Demie and Demi may be pronounced the same, but there’s a distinct difference in size and use. Demie, also referred to as ‘Pinte’ sits at exactly half a liter, and is used for Champagne and also sweet wines such as Tokaj and Sauternes.

0.62 L – Clavelin

This bottle is mostly produced in the Jura region of eastern France, where it is used for Vin Jaune or “yellow wine”, which is similar to dry Sherry. It is the first smallest size after the standard bottle, and is 83% of the normal 0.75 L.

0.75 L – Standard

Although it is not as imaginatively named as the others, there is no mistaking the standard bottle which is the most widely used by a very long distance among winemakers worldwide. The standard bottle is used for all types of wines, red, white, rosé, Champagne and comes in many different shapes, as different producers try to make their bottle the most beautiful of them all.

1 – Liter

Also named literally, the Liter bottle of wine may not be common to French, Italian or US producers, however it is popular with Austrian wine producers, so if you spot a Liter bottle, then it is likely to have Austrian origins.

1.5 L – Magnum

The Magnum bottle holds certain significance in the wine world, as many connoisseurs consider the Magnum to be the largest bottle suitable for high-quality Champagne.
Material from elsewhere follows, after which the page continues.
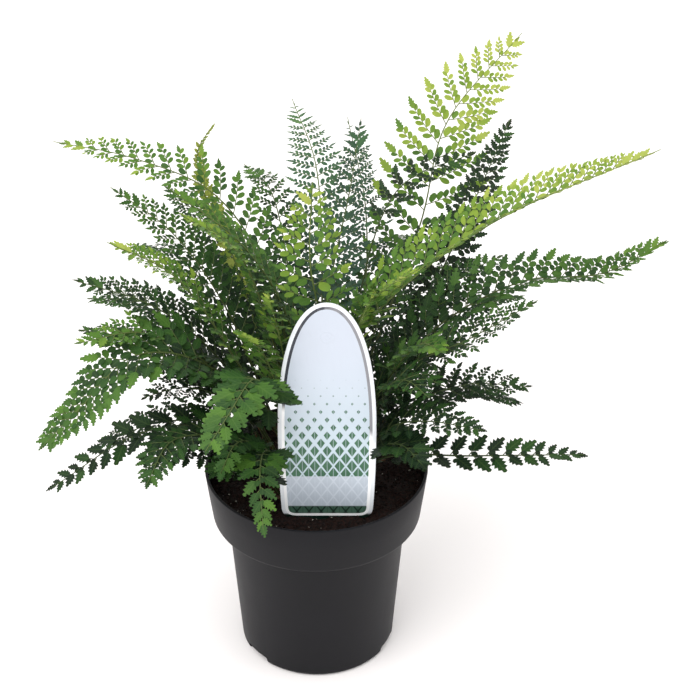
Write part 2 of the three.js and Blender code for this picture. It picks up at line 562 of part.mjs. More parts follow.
function meetsPotOrLabel(point) {
  const radius = Math.hypot(point.x, point.y);
  if (radius < RIM_RADIUS + POT_ROOM && point.z < POT_HEIGHT + POT_ROOM) return true;
  const local = point.clone().sub(LABEL_PLACE).applyAxisAngle(new THREE.Vector3(1, 0, 0), labelLean);
  return Math.abs(local.y) < POT_ROOM && local.z < LABEL_HEIGHT + POT_ROOM
    && Math.abs(local.x) < LABEL_WIDTH / 2 + POT_ROOM;
}

const SAMPLE_STEP = 2;
const SAMPLE_HALF = 0.42;
const SAMPLE_TAPER = 0.8;

function leafletSamples(frame) {
  const samples = [];
  for (let along = SAMPLE_STEP; along <= frame.length; along += SAMPLE_STEP) {
    const half = SAMPLE_HALF * frame.spread * (1 - SAMPLE_TAPER * along / frame.length);
    const rows = Math.max(1, Math.ceil(half / SAMPLE_STEP));
    for (let i = -rows; i <= rows; i += 1) samples.push(leafletPoint(frame, along, half * i / rows));
  }
  return samples;
}

// The ways in which a leaflet is tried: lifted or dropped, then shorter, as crowded ones grow.
const TRIALS = [
  [0, 1], [18, 1], [-18, 1], [36, 1], [-36, 1], [0, 0.75], [24, 0.75], [-24, 0.75],
  [0, 0.5], [30, 0.5], [-30, 0.5],
];
const SHORTEST = 4;

function placeLeaflet(frond, step, hand) {
  const t = step / frond.pairs;
  const full = frond.reach * lengthShare(t);
  for (const [turn, share] of TRIALS) {
    const length = full * share;
    if (length < SHORTEST) break;
    const frame = leafletFrame(frond, step, hand, radians(frond.lift + turn), length);
    const samples = leafletSamples(frame);
    if (!samples.some((point) => meetsPotOrLabel(point) || hasNeighbour(point, frond.name))) {
      samples.forEach((point) => stand(point, frond.name));
      return frame;
    }
  }
  return null;
}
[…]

This fine sparkling wine is most often fermented in Magnum sized bottles or smaller, therefore if Champagne is sold in a higher volume than 1.5 L, it will likely have been transferred to second bottle and lost some of the quality from fermentation. As well as Champagne, the Magnum bottle is also used for wines from Burgundy and Bordeaux.

 

2.25 L – Marie Jeanne

The Marie Jeanne is used for wines from Bordeaux and is also relatively common for Port wine, where it may be called Tregnum or Tappit Hen. The Marie Jeanne bottle is exactly 3 times the size of a standard 0.75 L.

3 L – Jeroboam

At around three liters is the Jeroboam, and although the size of a Jeroboam-named bottle may vary in different regions of France, it always sits between 3 and 4.5 L. The 3 L Jeroboam is used for Champagne, Bordeaux, and Burgundy wines. Larger versions are more common in Bordeaux.

4.5 L – Rehoboam

The same size as a large Jeroboam, the Rehoboam is the name given to a 4.5 L bottle of wine outside of the Bordeaux region and can also be used for Champagne.

5 L – McKenzie

Almost exclusively found in France, the McKenzie bottle is 6.67 times the size of a standard 0.75 L, and is most commonly found in use for Bordeaux wines.

6 L – Imperial

With a name like Imperial, it is hard not to be impressed with the size of this wine bottle, but this is still nowhere near the top end of our scale. At 8 times the size of a standard bottle, this variant holds 1 Imperial gallon of wine.

9 L – Salmanazar

Named after the biblical Assyrian King, this royally large bottle holds a whopping 9 liters of wine, and its use varies, including Champagne, Bordeaux and Burgundy wines.

12 L – Balthazar

If you consider a 12 L bottle of wine to be a true gift then it is no surprise, as this bottle is named after Balthazar of the three Wise Men, who rode across the desert to present gifts at Jesus’ nativity.

15 L – Nebuchadnezzar

Another worshipped biblical figure is Nebuchadnezzar, who was no other than the King of Babylon. This holy bottle contains a staggering 15 Land is exactly 20 times the size of your standard 0.75 L bottle over dinner.

18 L – Melchior

This bottle also comes bearing wonderful gifts and is named after another of the three Wise Men, who generously offered Gold, Frankincense and Myrrh. Melchior bottles of wine can contain Champagne, Bordeaux and Burgundy wines.

Source: mirror.co.uk

26.25 L – Sovereign

Breaking with the tradition, the Sovereign bottle is not named after a biblical figure or worshipped King, but instead a cruise ship. This 26.25 L bottle was created in 1988 specifically by Taittinger, to launch the world’s then largest cruise liner: Sovereign of the Seas. In line with cruise ship tradition, the bottle holds Champagne (and a lot of it too).

27 L – Goliath

Almost, but not quite, making it to the top of our list is Goliath, a bottle whose name quite rightly indicates its gigantic size. In the bible, Goliath the giant warrior was defeated single-handedly by David, but we wouldn’t recommend trying to tackle this bottle of wine by yourself. The Goliath can contain Champagne, and wines from the Bordeaux region.

30 L – Melchizedek

Last but certainly not least is the Melchizedek. Holding a phenomenal 30 L, this bottle can almost be considered a feat of engineering and one of the rarest bottle sizes to be found in the wine world. When produced, the Melchizedek contains Champagne, although it is to be handled with care, as wine bottles this large have been known to explode… So perhaps admire this one from a safe distance.